STORED DATA
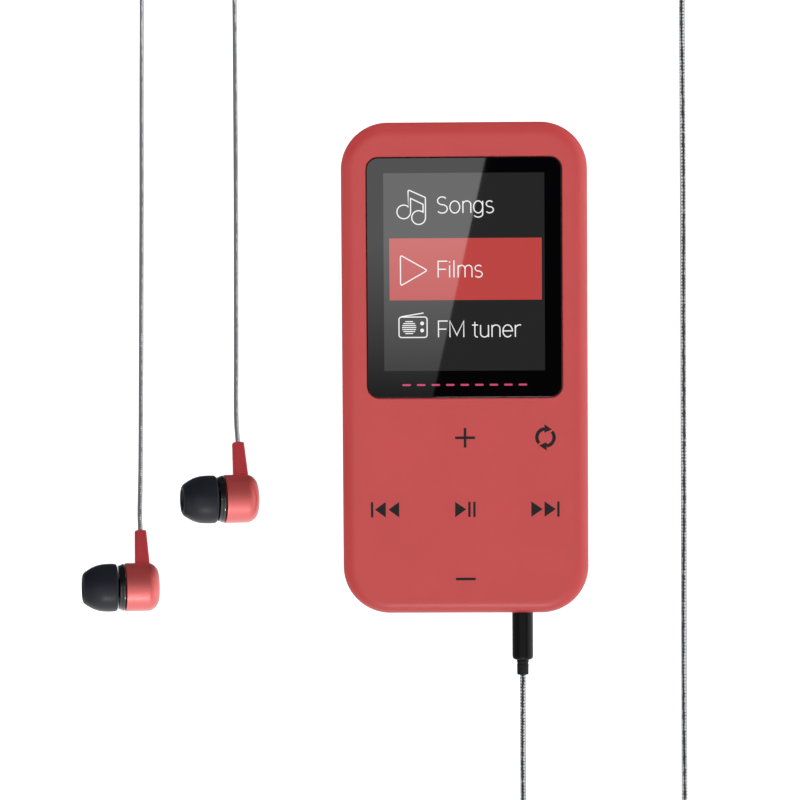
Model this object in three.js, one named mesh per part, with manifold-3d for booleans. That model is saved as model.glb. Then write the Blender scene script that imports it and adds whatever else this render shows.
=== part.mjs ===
// A pocket digital audio player lying on its back, with its in-ear earphones plugged in.
// Millimetres. +X is across the player, +Y runs to its top edge and +Z comes out of its screen.
// The origin is on the table, under the middle of the player.
import * as THREE from "three";
import { mergeVertices } from "three/addons/utils/BufferGeometryUtils.js";
import Module from "manifold-3d";

const wasm = await Module();
wasm.setup();

// ---- driving dimensions: the player ----
const body = { width: 43.4, length: 86.8, height: 9, corner: 8.3, edge: 2.4, wall: 1.4 };
const halfWidth = body.width / 2;
const halfLength = body.length / 2;
const clearance = 0.1; // between pieces that are assembled face to face
const film = 0.05; // thinnest gap, under chips and sheets

// Heights of the stacked pieces above the table.
const level = {
  floor: 1.2, battery: 1.5, parting: 2.4, board: 4.1, port: 4.5, boardTop: 4.9, lightTop: 6.1,
  ceiling: 7.2, ledge: 8.02, screwHoleEnd: 6.6, screwSeat: 1.3,
};
const pane = { width: 34.3, length: 42.3, thick: 0.8, corner: 2.1, y: 16.1 };
const view = { width: 29.4, length: 36.2, corner: 0.8, y: 17.2 }; // hole in the ledge, over the lit area
const lcd = { halfWidth: 16, low: -6.6, high: 36.2, inset: 0.4, bottomInset: 0.8 };
const boss = { x: 16.6, y: 38.3, radius: 1.75, padRadius: 2.3 };
const screw = { headRadius: 1.5, headThick: 0.9, radius: 0.8, length: 5, low: 0.35 };
const board = { halfWidth: 19.8, halfLength: 41.6, notch: 5.6 };
const jack = { x: 10, noseRadius: 2.5, halfWidth: 3.1, halfHeight: 2.1, front: -41.9, back: -28.2 };
const usb = { x: -10, width: 7.5, height: 2.6, corner: 0.7, depth: 5.4, wall: 0.3 };
const card = { y: -22, z: 3.5, mouth: 12.4, mouthHeight: 1.3, depth: 14, halfLength: 7 };
const power = { y: 22, z: 3.9, slot: 7.2, slotHeight: 2.3, knob: 4.4, knobHeight: 1.9, sunk: 0.25 };
const soundHole = { radius: 0.4, z: 5.5 };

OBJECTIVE
Nothing should be left out: repeat all of the data exactly.

FINISHED EXERCISE
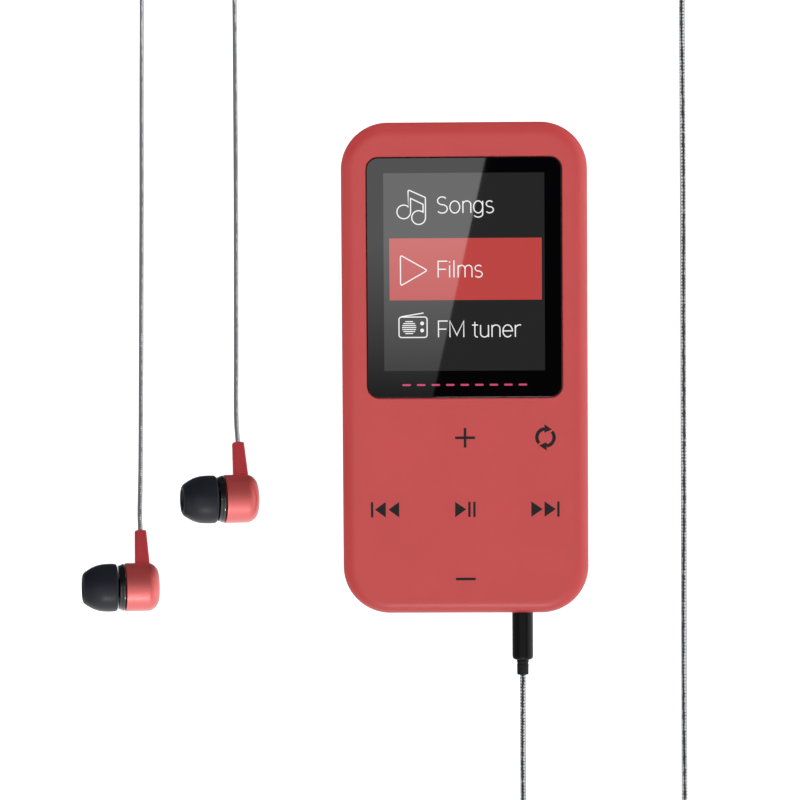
Model this object in three.js, one named mesh per part, with manifold-3d for booleans. That model is saved as model.glb. Then write the Blender scene script that imports it and adds whatever else this render shows.
=== part.mjs ===
// A pocket digital audio player lying on its back, with its in-ear earphones plugged in.
// Millimetres. +X is across the player, +Y runs to its top edge and +Z comes out of its screen.
// The origin is on the table, under the middle of the player.
import * as THREE from "three";
import { mergeVertices } from "three/addons/utils/BufferGeometryUtils.js";
import Module from "manifold-3d";

const wasm = await Module();
wasm.setup();

// ---- driving dimensions: the player ----
const body = { width: 43.4, length: 86.8, height: 9, corner: 8.3, edge: 2.4, wall: 1.4 };
const halfWidth = body.width / 2;
const halfLength = body.length / 2;
const clearance = 0.1; // between pieces that are assembled face to face
const film = 0.05; // thinnest gap, under chips and sheets

// Heights of the stacked pieces above the table.
const level = {
  floor: 1.2, battery: 1.5, parting: 2.4, board: 4.1, port: 4.5, boardTop: 4.9, lightTop: 6.1,
  ceiling: 7.2, ledge: 8.02, screwHoleEnd: 6.6, screwSeat: 1.3,
};
const pane = { width: 34.3, length: 42.3, thick: 0.8, corner: 2.1, y: 16.1 };
const view = { width: 29.4, length: 36.2, corner: 0.8, y: 17.2 }; // hole in the ledge, over the lit area
const lcd = { halfWidth: 16, low: -6.6, high: 36.2, inset: 0.4, bottomInset: 0.8 };
const boss = { x: 16.6, y: 38.3, radius: 1.75, padRadius: 2.3 };
const screw = { headRadius: 1.5, headThick: 0.9, radius: 0.8, length: 5, low: 0.35 };
const board = { halfWidth: 19.8, halfLength: 41.6, notch: 5.6 };
const jack = { x: 10, noseRadius: 2.5, halfWidth: 3.1, halfHeight: 2.1, front: -41.9, back: -28.2 };
const usb = { x: -10, width: 7.5, height: 2.6, corner: 0.7, depth: 5.4, wall: 0.3 };
const card = { y: -22, z: 3.5, mouth: 12.4, mouthHeight: 1.3, depth: 14, halfLength: 7 };
const power = { y: 22, z: 3.9, slot: 7.2, slotHeight: 2.3, knob: 4.4, knobHeight: 1.9, sunk: 0.25 };
const soundHole = { radius: 0.4, z: 5.5 };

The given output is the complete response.